In conclusion, I want to state that although the Church is holy because of her Founder and her divine origin, she is also made up of sinful members who are called constantly to repentance and conversion. However, there is a Church Triumphant in heaven that exists perfectly in her fullness in Christ in heaven where the heavenly marriage feast is eternally celebrated with God—Father, Son, and Holy Spirit—who are eternally worshipped and adored. The choirs of angels, the Immaculate Virgin Mary, and all the saints eternally cry “Holy, Holy, Holy” before the throne of God.
It is important that we, as the Church Militant on earth, carry this truth and hope in our hearts as we strive to align ourselves and every aspect of the Church on this earth with her heavenly reality.

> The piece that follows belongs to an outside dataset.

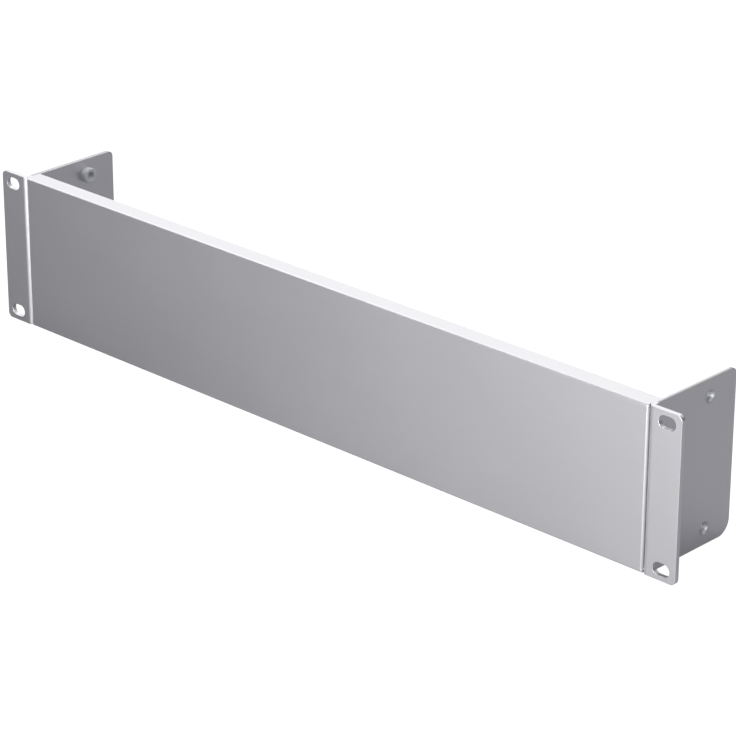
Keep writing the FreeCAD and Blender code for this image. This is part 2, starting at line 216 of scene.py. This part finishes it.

Because of sin, both personal and communal, the Church Militant on earth falls short of the Church Triumphant in heaven, but it is our mission to strive always for holiness and by the grace of God to persevere until the end so that we might also join with the Church Triumphant. Part of this striving on earth consists in engaging in the spiritual battle that is taking place around us daily as many attempt to chip away or destroy altogether the Deposit of Faith.
My dear sons and daughters, be assured that angels surround us in this battle, and saints—especially Our Holy and Blessed Mother—offer their heavenly assistance as we seek the eternal prize Our Lord has won for us.